Project Details
Der Feind ist überall. Stalinismus im Kaukasus
Applicant
Professor Dr. Jörg Baberowski
Subject Area
Modern and Contemporary History
Term
from 2002 to 2003
Project identifier
Deutsche Forschungsgemeinschaft (DFG) - Project number 5377615
"Der Feind ist überall" ist eine Geschichte, die den Ursprüngen des Stalinismus im sowjetischen Orient auf der Spur ist. Schauplatz dieser Geschichte ist das Territorium der muslimischen Kaukasusrepublik Azerbajdzan. Wenngleich Azerbajdzan zur Peripherie des Imperiums gehörte, liegt es doch nicht im Abseits. An diesem Ort zeigte sich die Sowjetunion en miniature, alle Lebensformen und Konflikte, die das Sowjetreich bereithielt, liefen hier auf kleinem Raum zusammen: Urbanisierung und Industrialisierung, Migration und Multiethnizität, Islam und Christentum, der Gegensatz zwischen sesshaften und nomadischen Lebensformen. "Der Feind ist überall" begreift Stalinismus als eine Zivilisation, die aus dem Versuch erwuchs, Ambivalenz in Eindeutigkeit zu verwandeln. Und weil dieser Versuch im Gewand eschatologischer Heilserwartungen und ideologischer Ausschließlichkeit auftrat, wurde, was als mission civilisatrice begann, zu einem Amoklauf, dem Millionen Menschen zum Opfer fielen.
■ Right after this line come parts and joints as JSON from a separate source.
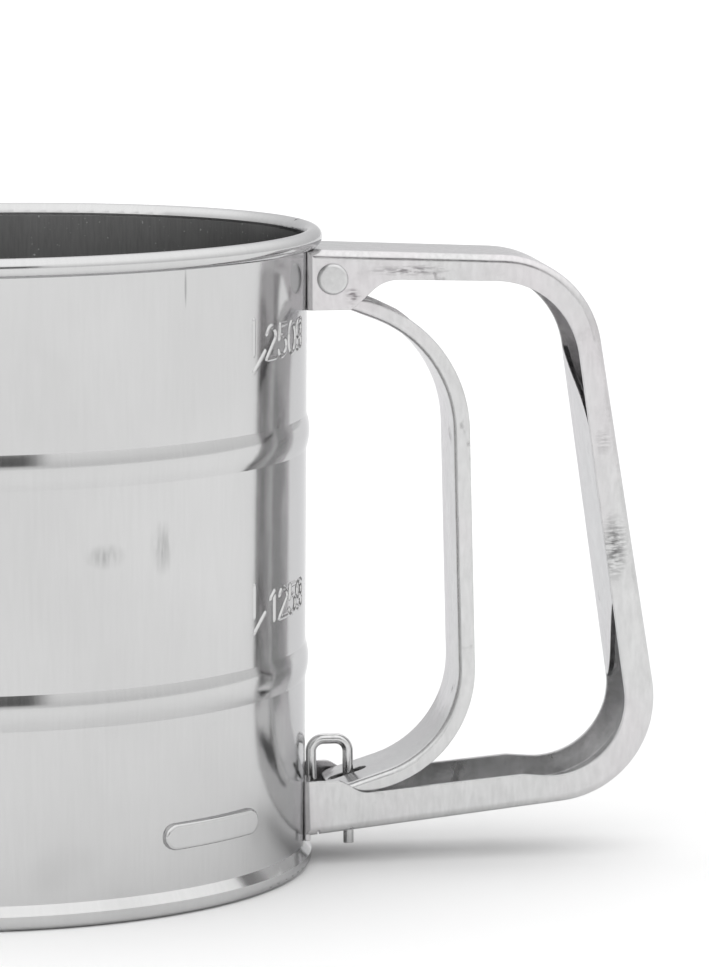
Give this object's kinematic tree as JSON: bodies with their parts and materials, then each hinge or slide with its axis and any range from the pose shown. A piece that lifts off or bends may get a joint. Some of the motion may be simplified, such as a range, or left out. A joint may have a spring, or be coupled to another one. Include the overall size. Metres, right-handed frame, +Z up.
{
  "type": "flour sifter",
  "caption": "Hand-held flour sifter: a round steel cup with a screen at its base, and a squeeze trigger whose rod swings an agitator over the screen.",
  "frame": {"origin": "on the cup's axis, in the plane that the base hem stands on, at the mouth of the outlet", "axes": "+Z up the cup's axis, +X from the axis towards the handle, +Y completes the right-handed frame"},
  "size_m": [0.1533, 0.1044, 0.0957],
  "materials": {
    "cup_steel": "polished stainless sheet",
    "handle_steel": "tumbled satin stainless sheet",
    "inner_steel": "plain rolled stainless sheet",
    "wire_steel": "bright drawn stainless wire",
    "mesh_wire": "fine woven stainless wire",
    "rivet_steel": "matte pressed rivet"
  },
  "bodies": {
    "cup": {"cup_shell": "cup_steel", "screen_mesh": "mesh_wire", "screen_frame": "inner_steel", "screen_retainer": "wire_steel", "outer_handle": "handle_steel", "pivot_rivet": "rivet_steel", "pivot_sleeve": "inner_steel", "pivot_washer_left": "rivet_steel", "pivot_washer_right": "rivet_steel", "torsion_spring": "wire_steel", "bridge": "inner_steel", "pin_washer": "rivet_steel", "agitator_pin": "rivet_steel", "retaining_washer": "rivet_steel"},
    "trigger": {"trigger": "handle_steel"},
    "pull_rod": {"pull_rod": "wire_steel"},
    "agitator": {"agitator": "inner_steel", "agitator_hub": "inner_steel"}
  },
  "joints": [
    {"name": "trigger_pivot", "type": "hinge", "parent": "cup", "child": "trigger", "pos_m": [0.053, 0, 0.0881], "axis": [0, -1, 0], "range_deg": [0, 15], "stiffness_Nm_per_rad": 0.8, "springref_deg": -11.46, "deforming": ["torsion_spring"]},
    {"name": "rod_slide", "type": "slide", "parent": "cup", "child": "pull_rod", "axis": [1, 0, 0], "range_m": [0, 0.0197]},
    {"name": "agitator_spin", "type": "hinge", "parent": "cup", "child": "agitator", "pos_m": [0, 0, 0.005], "axis": [0, 0, 1], "range_deg": [0, 66.5]}
  ],
  "couplings": [
    {"joint": "rod_slide", "follows": "trigger_pivot", "m_per_rad": 0.074485},
    {"joint": "agitator_spin", "follows": "trigger_pivot", "ratio": 4.4}
  ]
}
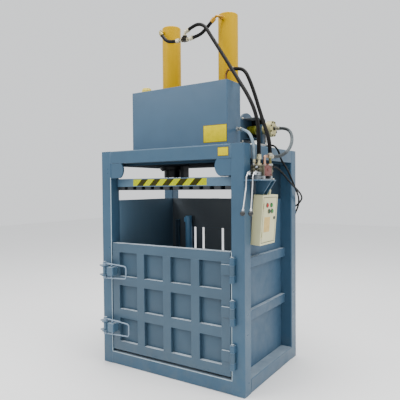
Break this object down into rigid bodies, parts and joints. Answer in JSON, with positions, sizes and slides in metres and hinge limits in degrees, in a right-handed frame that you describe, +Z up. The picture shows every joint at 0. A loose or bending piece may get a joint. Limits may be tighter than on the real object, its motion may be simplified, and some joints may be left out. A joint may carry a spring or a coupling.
{
  "type": "vertical baling press",
  "caption": "Vertical waste baler: hydraulic cylinders press a platen down into a steel chamber with a latched front door.",
  "frame": {"origin": "centre of the frame footprint, on the floor under the middle cross beam", "axes": "+Z up, -Y towards the operator at the feed door, +X towards the valve bank and control box"},
  "size_m": [1.421, 1.1238, 2.771],
  "materials": {
    "frame_paint": "satin blue-grey paint",
    "panel_paint": "satin blue-grey paint",
    "door_paint": "satin blue-grey paint",
    "platen_paint": "satin blue-grey paint",
    "platen_bar_paint": "dark worn paint",
    "cylinder_paint": "gloss yellow paint",
    "black_paint": "semi-gloss black paint",
    "rod_chrome": "polished",
    "bright_steel": "zinc plated",
    "tank_paint": "satin blue paint",
    "cap_plastic": "pale yellow",
    "motor_paint": "painted casting",
    "coupling_paint": "yellow-green paint",
    "pump_alloy": "cast, oiled",
    "valve_iron": "red-brown primer",
    "box_paint": "cream powder coat",
    "red_plastic": "gloss",
    "green_plastic": "gloss",
    "fitting_steel": "zinc plated",
    "hose_rubber": "matt black",
    "braid_steel": "grey braid",
    "pale_hose": "pale grey-blue"
  },
  "bodies": {
    "frame": {"base_beams": "frame_paint", "chamber_floor": "panel_paint", "control_box": "box_paint", "control_cable": "hose_rubber", "corner_gussets": "frame_paint", "cylinder_deck": "frame_paint", "cylinder_heads": "black_paint", "cylinder_left": "cylinder_paint", "cylinder_right": "cylinder_paint", "drive_base": "frame_paint", "gear_pump": "pump_alloy", "hinge_knuckles": "frame_paint", "hose_fittings": "fitting_steel", "hose_left_cylinder": "hose_rubber", "hose_lower_port": "hose_rubber", "hose_pressure": "braid_steel", "hose_right_cylinder": "hose_rubber", "hose_supply": "hose_rubber", "hose_tank": "pale_hose", "hose_tee": "fitting_steel", "latch_lugs": "frame_paint", "lower_port_pipe": "bright_steel", "motor": "motor_paint", "oil_tank": "tank_paint", "pivot_pins": "bright_steel", "platen_stop": "platen_bar_paint", "post_front_left": "frame_paint", "post_front_right": "frame_paint", "post_rear_left": "frame_paint", "post_rear_right": "frame_paint", "rear_slot_bars": "panel_paint", "rear_uprights": "panel_paint", "suction_pipe": "bright_steel", "top_beams": "frame_paint", "top_cover": "frame_paint", "valve_body": "valve_iron", "valve_shelf": "frame_paint", "wall_left": "panel_paint", "wall_rear": "panel_paint", "wall_right": "panel_paint"},
    "door": {"door_panel": "door_paint", "door_hinge_leaves": "door_paint", "door_keepers": "door_paint"},
    "latch_upper": {"latch_upper": "door_paint"},
    "latch_lower": {"latch_lower": "door_paint"},
    "platen": {"platen_plate": "platen_paint", "platen_bars": "platen_bar_paint", "piston_rod_left": "rod_chrome", "piston_rod_right": "rod_chrome"},
    "lever_inner": {"valve_lever_inner": "bright_steel"},
    "lever_outer": {"valve_lever_outer": "bright_steel"},
    "control_door": {"control_door": "box_paint"},
    "button_stop": {"button_stop": "red_plastic"},
    "button_start": {"button_start": "green_plastic"},
    "button_down": {"button_down": "green_plastic"},
    "button_up": {"button_up": "green_plastic"},
    "key_lock": {"key_lock": "bright_steel"},
    "drive_coupling": {"drive_coupling": "coupling_paint"},
    "filler_cap": {"filler_cap": "cap_plastic"}
  },
  "joints": [
    {"name": "door_swing", "type": "hinge", "parent": "frame", "child": "door", "pos_m": [0.568, -0.49, 0.56], "axis": [0, 0, 1], "range_deg": [0, 110]},
    {"name": "latch_upper_swing", "type": "hinge", "parent": "frame", "child": "latch_upper", "pos_m": [-0.58, -0.52, 0.762], "axis": [0, 0, -1], "range_deg": [0, 105]},
    {"name": "latch_lower_swing", "type": "hinge", "parent": "frame", "child": "latch_lower", "pos_m": [-0.58, -0.52, 0.314], "axis": [0, 0, -1], "range_deg": [0, 105]},
    {"name": "platen_press", "type": "slide", "parent": "frame", "child": "platen", "axis": [0, 0, -1], "range_m": [0, 0.85]},
    {"name": "lever_inner_tilt", "type": "hinge", "parent": "frame", "child": "lever_inner", "pos_m": [0.68, -0.441, 1.509], "axis": [1, 0, 0], "range_deg": [-15, 15], "stiffness_Nm_per_rad": 40},
    {"name": "lever_outer_tilt", "type": "hinge", "parent": "frame", "child": "lever_outer", "pos_m": [0.726, -0.441, 1.509], "axis": [1, 0, 0], "range_deg": [-15, 15], "stiffness_Nm_per_rad": 40},
    {"name": "control_door_swing", "type": "hinge", "parent": "frame", "child": "control_door", "pos_m": [0.71542, -0.311, 1.19451], "axis": [-0.0802, 0, -0.9968], "range_deg": [0, 110]},
    {"name": "button_stop_press", "type": "slide", "parent": "control_door", "child": "button_stop", "axis": [-0.9968, 0, 0.0802], "range_m": [0, 0.004], "stiffness_N_per_m": 300},
    {"name": "button_start_press", "type": "slide", "parent": "control_door", "child": "button_start", "axis": [-0.9968, 0, 0.0802], "range_m": [0, 0.004], "stiffness_N_per_m": 300},
    {"name": "button_down_press", "type": "slide", "parent": "control_door", "child": "button_down", "axis": [-0.9968, 0, 0.0802], "range_m": [0, 0.004], "stiffness_N_per_m": 300},
    {"name": "button_up_press", "type": "slide", "parent": "control_door", "child": "button_up", "axis": [-0.9968, 0, 0.0802], "range_m": [0, 0.004], "stiffness_N_per_m": 300},
    {"name": "key_turn", "type": "hinge", "parent": "control_door", "child": "key_lock", "pos_m": [0.71154, -0.125, 1.19984], "axis": [0.9968, 0, -0.0802], "range_deg": [0, 90]},
    {"name": "coupling_spin", "type": "hinge", "parent": "frame", "child": "drive_coupling", "pos_m": [0.36, 0.25, 1.887], "axis": [1, 0, 0], "continuous": true},
    {"name": "cap_turn", "type": "hinge", "parent": "frame", "child": "filler_cap", "pos_m": [-0.39, -0.1988, 2.2], "axis": [0, 0, 1], "range_deg": [0, 90]}
  ]
}
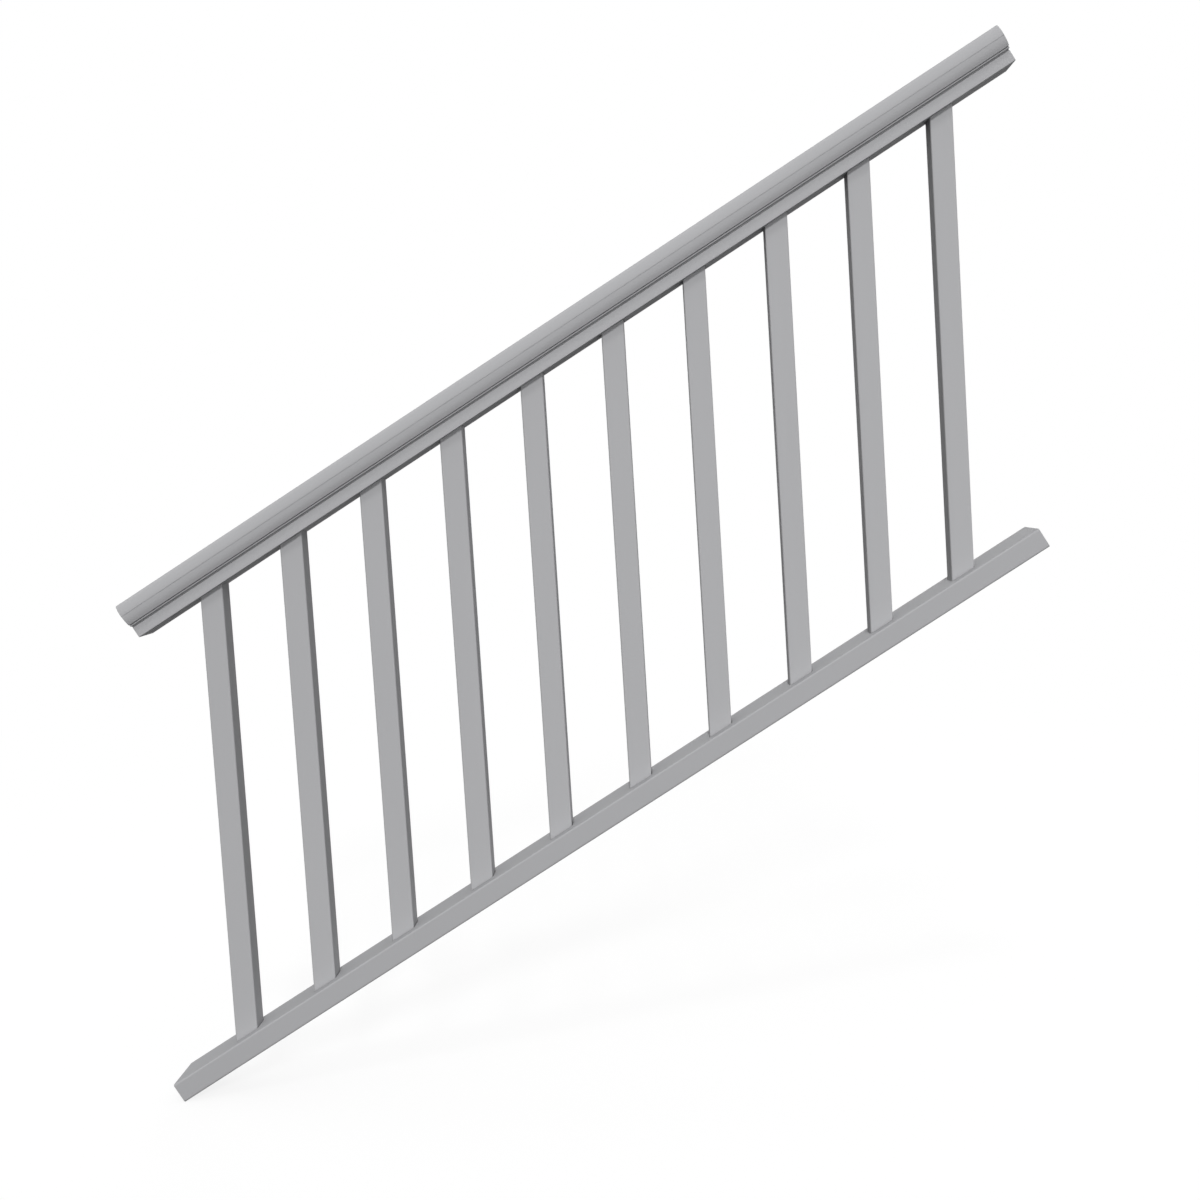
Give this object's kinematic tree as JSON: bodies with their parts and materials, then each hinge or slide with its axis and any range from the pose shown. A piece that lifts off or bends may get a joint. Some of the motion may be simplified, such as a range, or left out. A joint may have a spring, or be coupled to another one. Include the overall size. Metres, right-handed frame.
{
  "type": "stair railing panel",
  "caption": "Raked railing panel for a stair: a moulded handrail and a flat bottom rail, hollow, with plumb square balusters in routed sockets between them.",
  "frame": {"origin": "on the lower end face of the bottom rail, in the middle of the width and of the thickness of its floor wall", "axes": "+X runs uphill in plan, +Y across the rails away from the side that the picture shows, +Z is plumb up; the rails rise towards +X at 29.6 degrees"},
  "size_m": [1.5511, 0.0926, 1.7021],
  "materials": {
    "handrail_vinyl": "smooth extruded vinyl, satin",
    "bottom_rail_vinyl": "smooth extruded vinyl, satin",
    "baluster_vinyl": "smooth extruded vinyl, satin"
  },
  "bodies": {
    "root": {"handrail": "handrail_vinyl", "bottom_rail": "bottom_rail_vinyl", "baluster_01": "baluster_vinyl", "baluster_02": "baluster_vinyl", "baluster_03": "baluster_vinyl", "baluster_04": "baluster_vinyl", "baluster_05": "baluster_vinyl", "baluster_06": "baluster_vinyl", "baluster_07": "baluster_vinyl", "baluster_08": "baluster_vinyl", "baluster_09": "baluster_vinyl", "baluster_10": "baluster_vinyl"}
  },
  "joints": []
}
Am Beispiel Azerbajdzans zeigt sich die Sprachlosigeit der Machthaber, ihr Unvermögen, sich in einer fremden Kultur zu Gehör zu bringen und diese nach Maßgabe ihrer ideologischen Zurichtung zu verändern. Die exzessive Gewalt, die sich aus dem Versuch ergab, "rückständige" Verhältnisse zu überwinden, wurzelte freilich auch in den Lebensverhältnissen der Bevölkerung. Der Stalinismus schöpfte aus dem Gewaltstil jener Welt, die er überwinden wollte. Im Zentrum des Buches steht das Konzept der Begegnung. Es begreift den Kulturkonflikt und die Gewalt des Stalinismus aus der Konfrontation von Lebensweisen, die einander nicht verstanden. Die sowjetische Nationalitätenpolitik, die kulturelle Nationsbildung, die Kulturrevolution und die Kollektivierung der Landwirtschaft als Versuche der Überwindung von Renitenz und Ambivalenz, schließlich auch der Große Terror der dreißiger Jahre - das sind die Beispiele, an denen dieses Konzept erprobt wird.